Many of us will have visited the National Trust property of Quarry Bank Mill in Styal, Cheshire. The National Trust describe it as 'one of Britain's greatest industrial heritage sites, home to a complete industrial community'.
The mill was established by Samuel Greg in 1784. According to (the I am sure very reliable!) Wikipedia entry, 'He and his wife Hannah Greg took their responsibilities to their employees seriously, building a model village alongside the factory'. In this vision they were very much influenced by their faith, Unitarianism. The village provided solid housing for the workers, a shop, school, chapel and Sunday School. Like me, I imagine many others growing up in this area visited this model village on a school trip to learn about the Industrial Revolution! (1)
One of their sons, the imaginatively named Samuel Greg Jr., who lived in Bollington and managed the mill there upon his father's retirement, was also active in the Church and wrote a hymn, published in 1854, that made its way into the Methodist Hymn-Book (1933) as well as Hymns and Psalms (1983). This is the hymn:
STAY, Master, stay upon this heavenly hill
A little longer, let us linger still;
With these two mighty ones of old beside,
Near to the awful Presence still abide;
Before the throne of light we trembling stand,
And catch a glimpse into the spirit-land.
Stay, Master, stay! We breathe a purer air;
This life is not the life that waits us there:
Thoughts, feelings, flashes, glimpses come and go;
We cannot speak them—nay, we do not know;
Wrapt in this cloud of light we seem to be
The thing we fain would grow—eternally.
“No”, saith the Lord, “the hour is past,—we go;
Our home, our life, our duties lie below.
While here we kneel upon the mount of prayer,
The plough lies waiting in the furrow there;
Here we sought God that we might know His will;
There we must do it,—serve Him,—seek Him still.”
If man aspires to reach the throne of God,
O’er the dull plains of earth must lie the road:
He who best does his lowly duty here,
Shall mount the highest in a nobler sphere:
At God’s own feet our spirits seek their rest,
And he is nearest Him who serves Him best.
Samuel Greg (1804–1877)
The hymn is about the transfiguration of Jesus, a story told in the gospels of Matthew (17:1–8), Mark (9:2–8) and Luke (9:28–36), and mentioned in the Second Epistle of Peter (2 Peter 1:16–18). when Jesus is transfigured and becomes radiant in glory upon a mountain. It is a story some churches around the world will be remembering over the coming two Sundays.
The gospels tell how Jesus and two of his disciples, Peter and John, go to a high place. There, Jesus was transfigured before them; 'the appearance of his face changed, and his clothes became dazzling white' (Luke 9:29). They see visions of Elijah, representing the prophets, and Moses, representing the Law, appear and talk to Jesus. Peter asks Jesus if they should build three dwellings for Him and the two prophets (Luke 9:33), perhaps either as a way to worship them or an attempt to keep them there longer!

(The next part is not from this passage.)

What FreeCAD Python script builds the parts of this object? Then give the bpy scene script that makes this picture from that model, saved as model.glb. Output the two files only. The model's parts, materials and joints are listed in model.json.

The account is fantastic and one easy to misunderstand. Indeed we are expressely told by Luke that even Peter, in suggesting the building of the dwellings, has also misunderstood the event. The true signficance, we are told, is found in the heavenly voice that is heard, assuring the disciples that the Jesus they are following is indeed the Son of God, not despite his coming passion, but because of it. And, furthermore, they are to obey Him - and Him alone: "This is my Son, my Chosen; listen to him!" (Luke 9:35). A reminder for us in our time as well.
Here is a video of that hymn performed on the organ of Edgworth Methodist Church near Bolton:
(1) On the other hand, and we should not proceed without mentioning this: for all Samuel Greg's enlightened views, practices we find abohrrant today were also used. If we visit the mill today, we can take a guided tour of the Apprentice House to step into the lives of the pauper children who worked in the mill. Children as young as eight years old were apprenticed at Quarry Bank, working 10 hour days in the mill and living cramped together under the control of the Apprentice House superindentents. Furthermore, in my research I have read that Samuel also part inherited a plantation in the West Indies from his uncle, and this would have included slave labour. A local overseer was appointed to manage this estate. From the sources, we do not know what he or his family thought of slavery.